▶ [Direction]: Output the data that follows exactly, line for line.

▶ [Source data]:
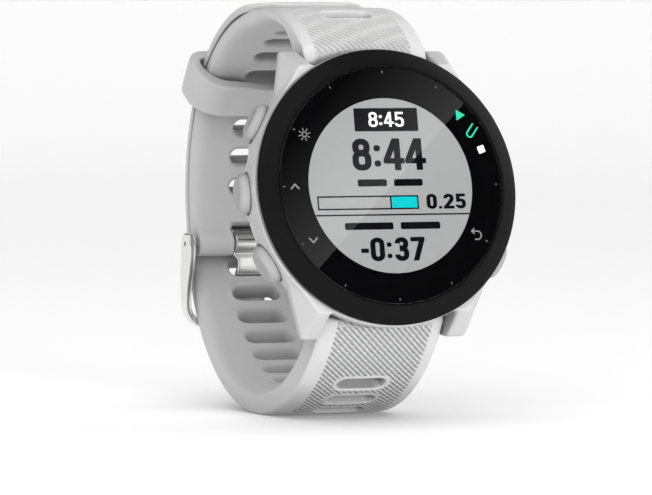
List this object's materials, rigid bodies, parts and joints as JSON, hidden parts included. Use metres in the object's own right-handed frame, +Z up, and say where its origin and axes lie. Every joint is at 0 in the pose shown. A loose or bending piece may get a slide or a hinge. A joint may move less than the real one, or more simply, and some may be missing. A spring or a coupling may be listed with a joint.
{
  "type": "gps running watch",
  "caption": "Round sports watch with five side buttons, a reflective display, an optical wrist sensor and a ribbed silicone strap closed by a steel buckle.",
  "frame": {"origin": "centre of the overall box, on the surface that the closed strap stands on", "axes": "+Z up; the dial faces -Y and leans back 11.5 degrees; +X points to the right side of the dial, with its two buttons"},
  "size_m": [0.0436, 0.0632, 0.0634],
  "materials": {
    "case": "light grey fibre-filled resin, fine satin",
    "bezel": "black satin",
    "glass": "clear hardened glass, glossy",
    "adhesive": "matte",
    "print": "black print behind the glass",
    "display": null,
    "light_guide": "clear light guide",
    "black_plastic": "black moulded",
    "flex": "amber polyimide",
    "copper": "plated copper",
    "board": "green solder mask",
    "chip": "black epoxy",
    "tinned_steel": "tinned",
    "switch": "stamped",
    "motor_steel": "plain",
    "piezo": "plain",
    "cell": "foil pouch",
    "back_plastic": "light grey, fine matte",
    "red_seal": "silicone",
    "black_seal": "nitrile",
    "screw_steel": "stainless",
    "clip_steel": "spring steel",
    "sensor_glass": "dark lens, glossy",
    "led": "green",
    "photodiode": "dark",
    "gold": "gold plated",
    "button": "light grey satin",
    "strap": "light grey silicone with fine diagonal ribs",
    "bar_steel": "stainless",
    "spring_steel": "spring wire",
    "buckle_steel": "polished stainless with fine brushing"
  },
  "bodies": {
    "case": {"case_body": "case", "bezel": "bezel", "cover_lens": "glass", "lens_adhesive": "adhesive", "lens_mask": "print", "display_panel": "display", "backlight": "light_guide", "inner_chassis": "black_plastic", "display_flex": "flex", "gps_antenna": "copper", "main_board": "board", "processor": "chip", "gps_receiver": "chip", "power_chip": "chip", "shield_can": "tinned_steel", "tact_switches": "switch", "vibration_motor": "motor_steel", "buzzer": "piezo", "battery": "cell", "case_back": "back_plastic", "back_gasket": "red_seal", "back_screws": "screw_steel", "sensor_window": "sensor_glass", "sensor_leds": "led", "photodiodes": "photodiode", "sensor_board": "board", "charge_port": "black_plastic", "charge_contacts": "gold", "upper_strap": "strap", "lower_strap": "strap", "upper_bar_tube": "bar_steel", "lower_bar_tube": "bar_steel", "bar_springs": "spring_steel"},
    "light_button": {"light_button": "button", "light_button_seal": "black_seal", "light_button_clip": "clip_steel"},
    "up_button": {"up_button": "button", "up_button_seal": "black_seal", "up_button_clip": "clip_steel"},
    "down_button": {"down_button": "button", "down_button_seal": "black_seal", "down_button_clip": "clip_steel"},
    "start_button": {"start_button": "button", "start_button_seal": "black_seal", "start_button_clip": "clip_steel"},
    "back_button": {"back_button": "button", "back_button_seal": "black_seal", "back_button_clip": "clip_steel"},
    "keeper": {"strap_keeper": "strap"},
    "buckle": {"buckle_frame": "buckle_steel", "buckle_bar": "bar_steel"},
    "tongue": {"buckle_tongue": "buckle_steel"},
    "upper_release": {"upper_release_pin": "bar_steel"},
    "lower_release": {"lower_release_pin": "bar_steel"}
  },
  "joints": [
    {"name": "light_press", "type": "slide", "parent": "case", "child": "light_button", "axis": [0.866, -0.0997, -0.49], "range_m": [0, 0.0005], "stiffness_N_per_m": 200, "springref_m": -0.001},
    {"name": "up_press", "type": "slide", "parent": "case", "child": "up_button", "axis": [1, 0, 0], "range_m": [0, 0.0005], "stiffness_N_per_m": 200, "springref_m": -0.001},
    {"name": "down_press", "type": "slide", "parent": "case", "child": "down_button", "axis": [0.866, 0.0997, 0.49], "range_m": [0, 0.0005], "stiffness_N_per_m": 200, "springref_m": -0.001},
    {"name": "start_press", "type": "slide", "parent": "case", "child": "start_button", "axis": [-0.866, -0.0997, -0.49], "range_m": [0, 0.0005], "stiffness_N_per_m": 200, "springref_m": -0.001},
    {"name": "back_press", "type": "slide", "parent": "case", "child": "back_button", "axis": [-0.866, 0.0997, 0.49], "range_m": [0, 0.0005], "stiffness_N_per_m": 200, "springref_m": -0.001},
    {"name": "keeper_slide", "type": "hinge", "parent": "case", "child": "keeper", "pos_m": [0.00075, 0.00222, 0.03402], "axis": [1, 0, 0], "range_deg": [-28, 30]},
    {"name": "buckle_hinge", "type": "hinge", "parent": "case", "child": "buckle", "pos_m": [0.00075, 0.02628, 0.02535], "axis": [1, 0, 0], "range_deg": [0, 5]},
    {"name": "tongue_hinge", "type": "hinge", "parent": "buckle", "child": "tongue", "pos_m": [0.00075, 0.02628, 0.02535], "axis": [1, 0, 0], "range_deg": [0, 3]},
    {"name": "upper_release_slide", "type": "slide", "parent": "case", "child": "upper_release", "axis": [1, 0, 0], "range_m": [0, 0.0012], "stiffness_N_per_m": 150, "springref_m": -0.001},
    {"name": "lower_release_slide", "type": "slide", "parent": "case", "child": "lower_release", "axis": [1, 0, 0], "range_m": [0, 0.0012], "stiffness_N_per_m": 150, "springref_m": -0.001}
  ]
}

▶ [Exercise result]:
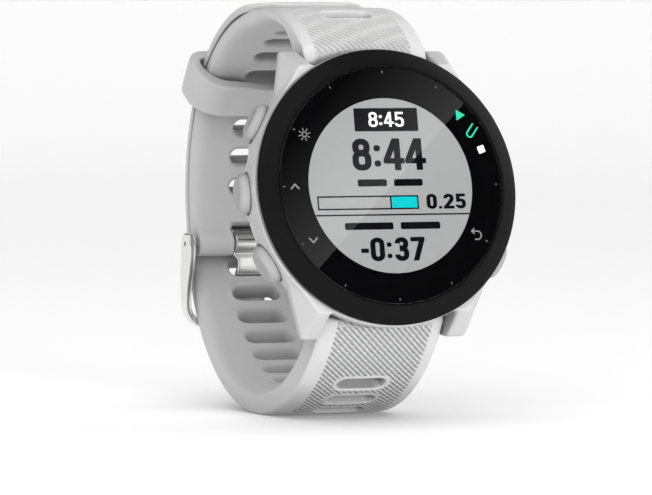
List this object's materials, rigid bodies, parts and joints as JSON, hidden parts included. Use metres in the object's own right-handed frame, +Z up, and say where its origin and axes lie. Every joint is at 0 in the pose shown. A loose or bending piece may get a slide or a hinge. A joint may move less than the real one, or more simply, and some may be missing. A spring or a coupling may be listed with a joint.
{
  "type": "gps running watch",
  "caption": "Round sports watch with five side buttons, a reflective display, an optical wrist sensor and a ribbed silicone strap closed by a steel buckle.",
  "frame": {"origin": "centre of the overall box, on the surface that the closed strap stands on", "axes": "+Z up; the dial faces -Y and leans back 11.5 degrees; +X points to the right side of the dial, with its two buttons"},
  "size_m": [0.0436, 0.0632, 0.0634],
  "materials": {
    "case": "light grey fibre-filled resin, fine satin",
    "bezel": "black satin",
    "glass": "clear hardened glass, glossy",
    "adhesive": "matte",
    "print": "black print behind the glass",
    "display": null,
    "light_guide": "clear light guide",
    "black_plastic": "black moulded",
    "flex": "amber polyimide",
    "copper": "plated copper",
    "board": "green solder mask",
    "chip": "black epoxy",
    "tinned_steel": "tinned",
    "switch": "stamped",
    "motor_steel": "plain",
    "piezo": "plain",
    "cell": "foil pouch",
    "back_plastic": "light grey, fine matte",
    "red_seal": "silicone",
    "black_seal": "nitrile",
    "screw_steel": "stainless",
    "clip_steel": "spring steel",
    "sensor_glass": "dark lens, glossy",
    "led": "green",
    "photodiode": "dark",
    "gold": "gold plated",
    "button": "light grey satin",
    "strap": "light grey silicone with fine diagonal ribs",
    "bar_steel": "stainless",
    "spring_steel": "spring wire",
    "buckle_steel": "polished stainless with fine brushing"
  },
  "bodies": {
    "case": {"case_body": "case", "bezel": "bezel", "cover_lens": "glass", "lens_adhesive": "adhesive", "lens_mask": "print", "display_panel": "display", "backlight": "light_guide", "inner_chassis": "black_plastic", "display_flex": "flex", "gps_antenna": "copper", "main_board": "board", "processor": "chip", "gps_receiver": "chip", "power_chip": "chip", "shield_can": "tinned_steel", "tact_switches": "switch", "vibration_motor": "motor_steel", "buzzer": "piezo", "battery": "cell", "case_back": "back_plastic", "back_gasket": "red_seal", "back_screws": "screw_steel", "sensor_window": "sensor_glass", "sensor_leds": "led", "photodiodes": "photodiode", "sensor_board": "board", "charge_port": "black_plastic", "charge_contacts": "gold", "upper_strap": "strap", "lower_strap": "strap", "upper_bar_tube": "bar_steel", "lower_bar_tube": "bar_steel", "bar_springs": "spring_steel"},
    "light_button": {"light_button": "button", "light_button_seal": "black_seal", "light_button_clip": "clip_steel"},
    "up_button": {"up_button": "button", "up_button_seal": "black_seal", "up_button_clip": "clip_steel"},
    "down_button": {"down_button": "button", "down_button_seal": "black_seal", "down_button_clip": "clip_steel"},
    "start_button": {"start_button": "button", "start_button_seal": "black_seal", "start_button_clip": "clip_steel"},
    "back_button": {"back_button": "button", "back_button_seal": "black_seal", "back_button_clip": "clip_steel"},
    "keeper": {"strap_keeper": "strap"},
    "buckle": {"buckle_frame": "buckle_steel", "buckle_bar": "bar_steel"},
    "tongue": {"buckle_tongue": "buckle_steel"},
    "upper_release": {"upper_release_pin": "bar_steel"},
    "lower_release": {"lower_release_pin": "bar_steel"}
  },
  "joints": [
    {"name": "light_press", "type": "slide", "parent": "case", "child": "light_button", "axis": [0.866, -0.0997, -0.49], "range_m": [0, 0.0005], "stiffness_N_per_m": 200, "springref_m": -0.001},
    {"name": "up_press", "type": "slide", "parent": "case", "child": "up_button", "axis": [1, 0, 0], "range_m": [0, 0.0005], "stiffness_N_per_m": 200, "springref_m": -0.001},
    {"name": "down_press", "type": "slide", "parent": "case", "child": "down_button", "axis": [0.866, 0.0997, 0.49], "range_m": [0, 0.0005], "stiffness_N_per_m": 200, "springref_m": -0.001},
    {"name": "start_press", "type": "slide", "parent": "case", "child": "start_button", "axis": [-0.866, -0.0997, -0.49], "range_m": [0, 0.0005], "stiffness_N_per_m": 200, "springref_m": -0.001},
    {"name": "back_press", "type": "slide", "parent": "case", "child": "back_button", "axis": [-0.866, 0.0997, 0.49], "range_m": [0, 0.0005], "stiffness_N_per_m": 200, "springref_m": -0.001},
    {"name": "keeper_slide", "type": "hinge", "parent": "case", "child": "keeper", "pos_m": [0.00075, 0.00222, 0.03402], "axis": [1, 0, 0], "range_deg": [-28, 30]},
    {"name": "buckle_hinge", "type": "hinge", "parent": "case", "child": "buckle", "pos_m": [0.00075, 0.02628, 0.02535], "axis": [1, 0, 0], "range_deg": [0, 5]},
    {"name": "tongue_hinge", "type": "hinge", "parent": "buckle", "child": "tongue", "pos_m": [0.00075, 0.02628, 0.02535], "axis": [1, 0, 0], "range_deg": [0, 3]},
    {"name": "upper_release_slide", "type": "slide", "parent": "case", "child": "upper_release", "axis": [1, 0, 0], "range_m": [0, 0.0012], "stiffness_N_per_m": 150, "springref_m": -0.001},
    {"name": "lower_release_slide", "type": "slide", "parent": "case", "child": "lower_release", "axis": [1, 0, 0], "range_m": [0, 0.0012], "stiffness_N_per_m": 150, "springref_m": -0.001}
  ]
}